Если у Роминского и есть кто-то, с кем он встречается или спит, я этого не замечаю. Домой точно не водит, скрыть бы не получилось. На этот счет я брезгливая: волосы, нотки духов, прочие следы — а они ведь все равно останутся, хоть как убирайся — замечу моментально. А предусмотреть каждую мелочь невозможно. Пару раз в истории браузера на своем ноутбуке замечала сайты знакомств, причем пароль он придумал аж один-два-…-семь-восемь. Посмеялась, переписки читать, конечно, не стала, просто глянула, что их нет. Удаляет или пока еще не нашел ту, что могла привлечь внимание. Я бы ни слова о своих находках ему не сказала, честное слово, если бы он не начал выбрасывать мои пепельницы. Пару раз я поверила в его «случайно разбил», но не каждый же день он драит полы на балконе! Смешно.

- Мне не нравится, что ты куришь. Ну не нравится и все, - разводит руками. - Ты косвенно вредишь моему здоровью. Мамин отец и брат не пережили рак, ты хочешь, чтобы она еще и в третий раз прошла через бестолковое лечение, теперь уже с сыном? За что ты ее так ненавидишь? - и смотрит вопросительно.

Вот об этом и говорила Лариса, с ним действительно сложно разговаривать, такие аргументы приводит, что лицо вспыхивает. Причем вообще не матерится, не грубит и не нападает открыто, но смысл своего пожелания доносит отчетливо.

- Причем тут твоя мама? Я твоему здоровью никак не угрожаю, просто оставь меня в покое.

- Просто перестань и все.

- Я в твою жизнь не лезу, и ты не лезь в мою.

- Они случайно бьются, я не виноват, - говорит бесцветно и отворачивается, начинает распутывать наушники. Я от злости едва ли не топаю.

- Давай ты не будешь отчитывать меня за вредные привычки, а я тебя — за сайты, с которых на мой ноут цепляются вирусы.

Он резко оборачивается, открывает рот, закрывает, снова открывает. Я нагло улыбаюсь и самодовольно ему киваю. Черт, он действительно краснеет! Совсем чуть-чуть, прежде чем берет себя в руки.

- Слушай, все не так, как тебе кажется.

- Мне никак не кажется. Просто есть же приложения на телефон, вот ими и пользуйся.

- Это не моя идея. Друзья чудят.

- Да мне дела нет.

Он грозит мне пальцем и отворачивается, но я успеваю заметить его широкую улыбку, которую не успевает спрятать.

Этим же вечером задумываюсь, почему он не купит себе ноут или хотя бы нетбук, стоит ведь недорого, а он пашет едва ли не круглосуточно. Мелькает мысль, что иногда единственные слова, которыми мы обмениваемся за день — это составление расписания пользованием компьютером.
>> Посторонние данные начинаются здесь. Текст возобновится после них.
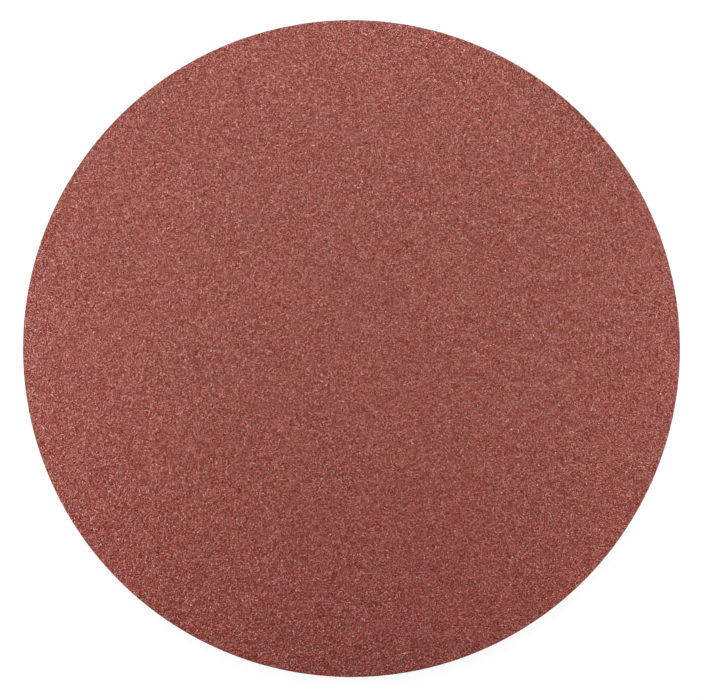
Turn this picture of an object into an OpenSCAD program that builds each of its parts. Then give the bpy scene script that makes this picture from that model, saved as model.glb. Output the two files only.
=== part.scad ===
// Hook and loop sanding disc: a round of coated abrasive paper, laminated to a loop fabric
// that grips a hook-faced backing pad, and die-cut to size as one sheet.
// The disc lies as it would rest: loop tips on Z = 0, abrasive face up, axis of the disc on Z.

/* [Disc] */
// Diameter of the die-cut disc
disc_d = 150; // [75:1:200]

/* [Grain coat] */
// Thickness of the cured coat of resin and abrasive grain, up to the plane of the grain tips
coat_t = 0.28; // [0.14:0.01:0.60]
// Radius that the cutting die leaves on the rim of the abrasive face
die_roll_r = 0.08; // [0.02:0.01:0.12]

/* [Backing paper] */
// Thickness of the heavy paper that carries the grain
paper_t = 0.30; // [0.15:0.01:0.50]

/* [Laminating adhesive] */
// Thickness of the adhesive film between the paper and the loop fabric
adhesive_t = 0.06; // [0.04:0.01:0.15]

/* [Loop fabric] */
// Thickness of the knitted ground that holds the loops
ground_t = 0.28; // [0.15:0.01:0.60]
// Height that the rows of loops stand off the ground
pile_h = 0.58; // [0.40:0.01:1.20]
// Width of one wale, which is one row of loops
wale_w = 1.00; // [0.70:0.01:1.60]
// Gap between the feet of two neighbouring wales
wale_gap = 0.27; // [0.15:0.01:0.60]
// Radius of the shoulders where the loops turn over
loop_r = 0.32; // [0.15:0.01:0.34]

/* [Hidden] */
$fn = 180;

disc_r = disc_d / 2;

// Heights of the layers, from the loop tips up
ground_z = pile_h;
adhesive_z = ground_z + ground_t;
paper_z = adhesive_z + adhesive_t;
coat_z = paper_z + paper_t;

// The wales stand a pitch apart on both sides of the middle one, which lies on the disc's axis.
// A wale that the die would cut off within its shoulder can't hold its loops, so it isn't there.
wale_pitch = wale_w + wale_gap;
side_wales = floor((disc_r + wale_w / 2 - loop_r) / wale_pitch);
shoulder_steps = 2;

// The knitted web runs past the die all round before it is cut
web_margin = 2;
web_half = max(disc_r, side_wales * wale_pitch + wale_w / 2) + web_margin;

// Half of one loop seen from its end, from the crown's edge down to the ground
function shoulder(side) = [
    for (step = [0 : shoulder_steps])
        let (turn = 90 * step / shoulder_steps)
        [
            side * (wale_w / 2 - loop_r + loop_r * sin(turn)),
            loop_r - loop_r * cos(turn)
        ]
];

function reversed(points) = [for (i = [len(points) - 1 : -1 : 0]) points[i]];

// One wale, from its left foot over the crown to its right foot
function wale(centre) = [
    for (point = concat(
        [[-wale_w / 2, pile_h]],
        reversed(shoulder(-1)),
        shoulder(1),
        [[wale_w / 2, pile_h]]
    ))
        [centre + point[0], point[1]]
];

// Section across all wales: the flat back of the ground, then the row of loops
module web_section() {
    pile_edge = [
        for (i = [-side_wales : side_wales])
            each wale(i * wale_pitch)
    ];
    polygon(concat(
        [[-web_half, adhesive_z], [-web_half, ground_z]],
        pile_edge,
        [[web_half, ground_z], [web_half, adhesive_z]]
    ));
}

// A plain layer of the disc, as the die cuts it
module round_layer(bottom, thickness) {
    translate([0, 0, bottom])
        cylinder(r = disc_r, h = thickness);
}

// Outline of the coat from the axis to the rim, with the rim rolled over by the die
module coat_section() {
    square([disc_r - die_roll_r, coat_t]);
    square([disc_r, coat_t - die_roll_r]);
    translate([disc_r - die_roll_r, coat_t - die_roll_r])
        circle(r = die_roll_r);
}

module grain_coat() {
    color("#95554d")
        translate([0, 0, coat_z])
            rotate_extrude()
                coat_section();
}

module backing_paper() {
    color("#b08a62")
        round_layer(paper_z, paper_t);
}

module laminating_adhesive() {
    color("#d9cfa8")
        round_layer(adhesive_z, adhesive_t);
}

module loop_fabric() {
    color("#e6e2d8")
        intersection() {
            round_layer(0, adhesive_z);
            translate([-web_half, 0, 0])
                rotate([90, 0, 90])
                    linear_extrude(2 * web_half)
                        web_section();
        }
}

grain_coat();
backing_paper();
laminating_adhesive();
loop_fabric();
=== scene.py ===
import math

import bpy
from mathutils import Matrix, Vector
from mathutils.geometry import tessellate_polygon
import numpy as np


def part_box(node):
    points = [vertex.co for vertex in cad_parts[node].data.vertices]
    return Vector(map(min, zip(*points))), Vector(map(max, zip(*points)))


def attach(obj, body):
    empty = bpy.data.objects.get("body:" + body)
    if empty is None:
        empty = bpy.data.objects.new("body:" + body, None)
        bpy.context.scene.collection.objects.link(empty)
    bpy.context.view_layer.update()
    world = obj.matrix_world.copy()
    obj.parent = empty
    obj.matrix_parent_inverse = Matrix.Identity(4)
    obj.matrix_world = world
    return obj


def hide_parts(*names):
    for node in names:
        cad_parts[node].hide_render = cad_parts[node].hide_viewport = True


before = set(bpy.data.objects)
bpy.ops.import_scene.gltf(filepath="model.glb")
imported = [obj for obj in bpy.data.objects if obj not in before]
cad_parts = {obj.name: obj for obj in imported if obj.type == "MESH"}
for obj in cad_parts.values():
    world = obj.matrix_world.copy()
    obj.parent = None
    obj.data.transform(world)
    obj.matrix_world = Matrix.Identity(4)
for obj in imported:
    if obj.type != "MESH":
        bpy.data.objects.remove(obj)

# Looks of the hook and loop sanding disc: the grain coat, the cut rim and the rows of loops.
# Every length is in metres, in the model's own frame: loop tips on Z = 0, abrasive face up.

MM = 0.001
TURN = 2 * math.pi
WHITE = (1.0, 1.0, 1.0, 1.0)

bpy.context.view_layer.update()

# The layers, as the solids have them
RIM_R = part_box("grain_coat")[1][0]
COAT_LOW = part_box("grain_coat")[0][2]
COAT_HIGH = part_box("grain_coat")[1][2]
FABRIC_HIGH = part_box("loop_fabric")[1][2]

# Side of the square that the disc and its margin take in a texture map
MAP_CELL = 2.1 * RIM_R

# The photo is 703 by 700 pixels, and the disc in it is a circle
IMAGE_W, IMAGE_H = 703, 700
DISC_X, DISC_Y = 351.50, 348.59
DISC_R = 328.65

# Abrasive grain of grade 80
GRAIN_PITCH = 0.258 * MM
GRAIN_RELIEF = 0.20 * MM
GRAIN_PIECES = 4
GRAIN_STRAY = 0.36  # share of its pitch by which a corner strays
DEPTH_POWER = 1.25  # above 1, more corners lie high than deep
MIDDLE_DEPTH = 0.4  # depth of the middle corner, as a share of the relief

# Last ring of the face, which the die presses in from the rim and down
LAST_RING_STRAY = 0.12
LAST_RING_INSET = 0.10 * MM
LAST_RING_DROP = 0.35  # least depth, as a share of the relief

# Each grain's shade, partly its own tone and partly painted facet shade and glint, and its small broken faces
SHADE_CELL = 0.155 * MM
FACET_CELL = 0.15 * MM
FACET_TILT = 1.05

# Rings of the coat's wall: share of the coat's height, inset from the rim and looseness in mm
COAT_WALL = [(0.62, 0.012, 0.020), (0.30, 0.004, 0.008), (0.0, 0.0, 0.0)]
WALL_MAP_REACH = 1.2 * MM  # how far past the face the wall lies in the texture map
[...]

Будь у каждого свой, может, мы бы и здороваться перестали?

Этой же ночью я долго лежу без сна, все думаю, думаю о том, как интересно у нас с ним складывается. Связали ведь точно наши судьбы высшие силы, не спросив разрешения. Подарили и счастливые моменты, ярчайшие чувства, которых многим людям и за всю жизнь скопить не удастся, и жуткие воспоминания, невольно всплывающие в памяти, когда с Ванькой смотрим друг на друга. Каждый день. Постоянно.

Поставили нас в такие условия, что и разойтись по разным дорогам никак не можем, и вместе быть уже не получится. Слишком богатое прошлое. Клубком оно спуталось, ни развязать, ни отрезать и выбросить.
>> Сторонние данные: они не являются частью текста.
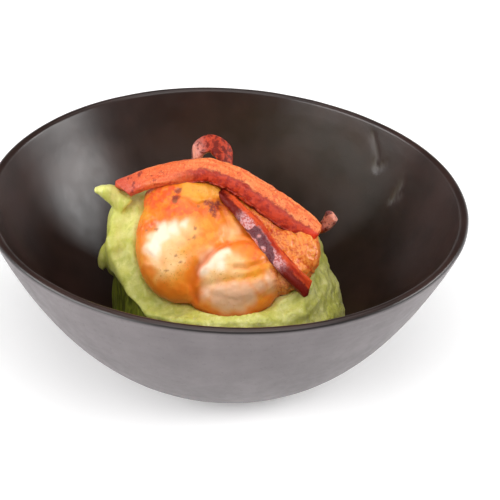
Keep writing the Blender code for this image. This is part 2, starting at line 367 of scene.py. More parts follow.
# %% Lay the table
TABLE_HALF = 3.0
table_mesh = bpy.data.meshes.new("table_top")
corners = [(x * TABLE_HALF, y * TABLE_HALF, 0) for x, y in ((-1, -1), (1, -1), (1, 1), (-1, 1))]
table_mesh.from_pydata(corners, [], [(0, 1, 2, 3)])
table_top = bpy.data.objects.new("table_top", table_mesh)
bpy.context.scene.collection.objects.link(table_top)
white_cloth, _ = finish(
    "white_table", Base_Color=(0.93, 0.93, 0.93, 1), Roughness=0.8, Specular_IOR_Level=0.1,
    Emission_Color=(1, 1, 1, 1), Emission_Strength=0.18,
)
table_mesh.materials.append(white_cloth)
print("table laid")

# %% [markdown]
# ## The bowl
#
# The bowl is pressed or thrown stoneware, pulled a little oval at the rim. It could be turned with a Screw
# modifier, but then the uneven lip and the marks in the glaze would need a second pass. Rings of points take the
# wall's curve, the oval and every small fault at once.

# %% The bowl's measures
RIM_RADIUS, WALL_HEIGHT, WALL, FLOOR = 65.6 * MM, 49.4 * MM, 3.0 * MM, 5.0 * MM
FOOT_RADIUS, FOOT_SHIFT, FOOT_WIDTH, FOOT_RECESS = 23 * MM, 2.0 * MM, 4.5 * MM, 1.2 * MM
WALL_PULL, WALL_LIFT = 0.63, 0.14
OVAL, OVAL_TURN = 0.055, math.radians(-23)
CORNER, CORNER_TURN = 0.005, math.radians(-20)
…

- Мне твои родители звонили, - говорю очень тихо. Я пообещала не давить на него и дать время самому оправиться и выбрать, что делать дальше по жизни, но чувствую, что больше не в силах отодвигать этот разговор. Но на всякий случай даю ему лазейку от него уйти, и заикаюсь на опасную тему ночью. Если не захочет отвечать, то сделает вид, что спит.

- Что хотели? - спрашивает бесцветно. Тоже не до сна, лежит, думает о чем-то.
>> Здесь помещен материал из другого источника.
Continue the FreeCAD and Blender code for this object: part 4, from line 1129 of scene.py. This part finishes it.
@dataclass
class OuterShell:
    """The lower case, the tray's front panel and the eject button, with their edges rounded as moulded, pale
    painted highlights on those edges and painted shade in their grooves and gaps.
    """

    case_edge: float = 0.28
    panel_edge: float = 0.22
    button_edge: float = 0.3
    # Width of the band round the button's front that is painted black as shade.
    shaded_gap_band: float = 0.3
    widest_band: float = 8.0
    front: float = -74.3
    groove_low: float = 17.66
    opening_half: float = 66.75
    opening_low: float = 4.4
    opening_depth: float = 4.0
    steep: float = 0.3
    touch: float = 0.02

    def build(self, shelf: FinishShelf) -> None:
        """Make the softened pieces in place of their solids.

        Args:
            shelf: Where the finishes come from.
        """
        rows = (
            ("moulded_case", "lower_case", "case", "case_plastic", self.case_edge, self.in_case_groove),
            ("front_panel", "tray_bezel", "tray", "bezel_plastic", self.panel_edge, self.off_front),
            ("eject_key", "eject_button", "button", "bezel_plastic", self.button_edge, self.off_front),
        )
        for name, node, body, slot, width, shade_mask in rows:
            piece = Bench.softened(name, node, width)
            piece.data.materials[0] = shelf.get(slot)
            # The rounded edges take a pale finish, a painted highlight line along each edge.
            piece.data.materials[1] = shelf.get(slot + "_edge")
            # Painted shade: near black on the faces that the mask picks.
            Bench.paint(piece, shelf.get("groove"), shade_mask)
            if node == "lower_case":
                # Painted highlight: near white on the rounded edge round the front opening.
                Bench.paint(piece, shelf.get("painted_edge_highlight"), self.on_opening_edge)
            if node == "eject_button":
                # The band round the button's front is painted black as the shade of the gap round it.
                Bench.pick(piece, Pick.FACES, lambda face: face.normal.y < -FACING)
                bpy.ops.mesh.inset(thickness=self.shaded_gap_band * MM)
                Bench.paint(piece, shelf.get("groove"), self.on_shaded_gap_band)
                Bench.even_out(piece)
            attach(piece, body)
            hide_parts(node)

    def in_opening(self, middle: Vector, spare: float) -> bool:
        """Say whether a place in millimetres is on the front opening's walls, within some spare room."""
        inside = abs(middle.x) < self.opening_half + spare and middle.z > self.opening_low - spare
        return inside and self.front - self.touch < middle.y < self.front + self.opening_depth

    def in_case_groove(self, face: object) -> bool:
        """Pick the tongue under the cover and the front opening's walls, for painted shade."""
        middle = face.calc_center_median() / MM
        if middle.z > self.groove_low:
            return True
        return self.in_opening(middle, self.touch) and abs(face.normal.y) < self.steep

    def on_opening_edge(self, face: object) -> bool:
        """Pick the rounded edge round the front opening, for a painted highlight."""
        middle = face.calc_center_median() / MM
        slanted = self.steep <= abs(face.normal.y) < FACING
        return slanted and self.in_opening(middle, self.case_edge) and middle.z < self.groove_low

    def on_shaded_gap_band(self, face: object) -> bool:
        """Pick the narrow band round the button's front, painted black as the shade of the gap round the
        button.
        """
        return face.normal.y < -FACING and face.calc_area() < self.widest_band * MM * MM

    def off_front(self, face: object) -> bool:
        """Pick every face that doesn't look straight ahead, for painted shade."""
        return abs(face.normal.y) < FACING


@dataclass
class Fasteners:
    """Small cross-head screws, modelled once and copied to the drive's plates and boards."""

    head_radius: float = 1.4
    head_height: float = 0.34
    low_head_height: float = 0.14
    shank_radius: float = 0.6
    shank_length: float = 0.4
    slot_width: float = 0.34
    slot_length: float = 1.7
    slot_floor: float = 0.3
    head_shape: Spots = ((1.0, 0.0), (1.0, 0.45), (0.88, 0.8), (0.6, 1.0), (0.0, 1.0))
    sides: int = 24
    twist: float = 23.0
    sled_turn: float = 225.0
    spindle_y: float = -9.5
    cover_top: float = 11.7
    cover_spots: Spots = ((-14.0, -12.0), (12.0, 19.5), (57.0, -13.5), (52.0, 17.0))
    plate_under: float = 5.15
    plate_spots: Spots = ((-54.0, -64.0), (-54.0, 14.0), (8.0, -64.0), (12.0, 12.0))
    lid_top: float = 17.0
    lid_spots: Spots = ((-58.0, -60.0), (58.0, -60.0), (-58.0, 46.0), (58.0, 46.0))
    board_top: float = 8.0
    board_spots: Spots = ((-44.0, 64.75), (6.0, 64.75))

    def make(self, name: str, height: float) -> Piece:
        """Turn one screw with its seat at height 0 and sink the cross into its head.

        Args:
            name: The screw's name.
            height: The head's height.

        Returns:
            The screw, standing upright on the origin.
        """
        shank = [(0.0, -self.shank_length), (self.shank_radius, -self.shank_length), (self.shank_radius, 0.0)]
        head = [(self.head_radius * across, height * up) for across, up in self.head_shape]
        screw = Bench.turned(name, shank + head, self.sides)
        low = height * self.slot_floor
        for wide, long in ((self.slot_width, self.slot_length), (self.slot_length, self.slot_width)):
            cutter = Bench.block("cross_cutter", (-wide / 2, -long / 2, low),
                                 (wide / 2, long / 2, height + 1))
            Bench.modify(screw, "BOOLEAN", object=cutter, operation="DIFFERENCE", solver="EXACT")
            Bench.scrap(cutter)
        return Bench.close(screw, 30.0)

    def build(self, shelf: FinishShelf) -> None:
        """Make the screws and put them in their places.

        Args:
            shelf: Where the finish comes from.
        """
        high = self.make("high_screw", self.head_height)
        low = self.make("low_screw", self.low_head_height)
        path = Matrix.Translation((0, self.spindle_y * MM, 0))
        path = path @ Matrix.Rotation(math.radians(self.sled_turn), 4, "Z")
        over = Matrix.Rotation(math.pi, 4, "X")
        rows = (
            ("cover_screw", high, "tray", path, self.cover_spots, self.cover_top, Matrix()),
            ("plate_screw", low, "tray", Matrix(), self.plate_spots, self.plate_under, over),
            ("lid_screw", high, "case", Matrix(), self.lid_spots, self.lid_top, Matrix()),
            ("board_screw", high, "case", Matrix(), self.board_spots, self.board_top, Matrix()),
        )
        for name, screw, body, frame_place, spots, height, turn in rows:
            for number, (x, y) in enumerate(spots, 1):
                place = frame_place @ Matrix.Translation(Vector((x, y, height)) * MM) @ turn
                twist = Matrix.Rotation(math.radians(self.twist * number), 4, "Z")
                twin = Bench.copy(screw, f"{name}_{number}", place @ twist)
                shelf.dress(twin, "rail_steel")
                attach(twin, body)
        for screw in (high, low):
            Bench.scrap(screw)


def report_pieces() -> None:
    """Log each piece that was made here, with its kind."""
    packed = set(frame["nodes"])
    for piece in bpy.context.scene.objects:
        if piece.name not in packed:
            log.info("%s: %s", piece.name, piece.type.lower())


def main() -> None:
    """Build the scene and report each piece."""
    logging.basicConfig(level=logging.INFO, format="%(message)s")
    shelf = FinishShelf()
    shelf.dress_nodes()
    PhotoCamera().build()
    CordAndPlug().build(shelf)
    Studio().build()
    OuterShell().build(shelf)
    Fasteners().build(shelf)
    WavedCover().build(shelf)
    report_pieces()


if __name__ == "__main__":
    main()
- О тебе спрашивали, конечно. Ты бы съездил к ним, навестил.

- Я же езжу.

- Нет, в смысле… не по дому помочь, а поговорил бы по душам. А ты все бегом-бегом.

- Мне… там неуютно. Меня ненавидит их собака. Подозреваю, животинка никак не может простить твое отсутствие, связала его как-то с моим появлением. В прошлый четверг вырвала цепь с крюком, представь, и бросилась, хорошо - отец рядом был, успел оттащить ее.

- Не нужно только усыплять Клодо, пожалуйста. Он хороший пес, очень умный.

- Об этом речь не ведется, просто теперь его в будке закрывают, когда я во дворе что-то делаю. Ему там тесно, скулит так, что кровь в жилах стынет. Жалко, - он молчит некоторое время. - А еще ночами воет, пока не выйдешь и не рявкнешь. Затыкается, а потом снова начинает. Мне нужно было уехать из дома. Понимаешь? Я не могу там оставаться.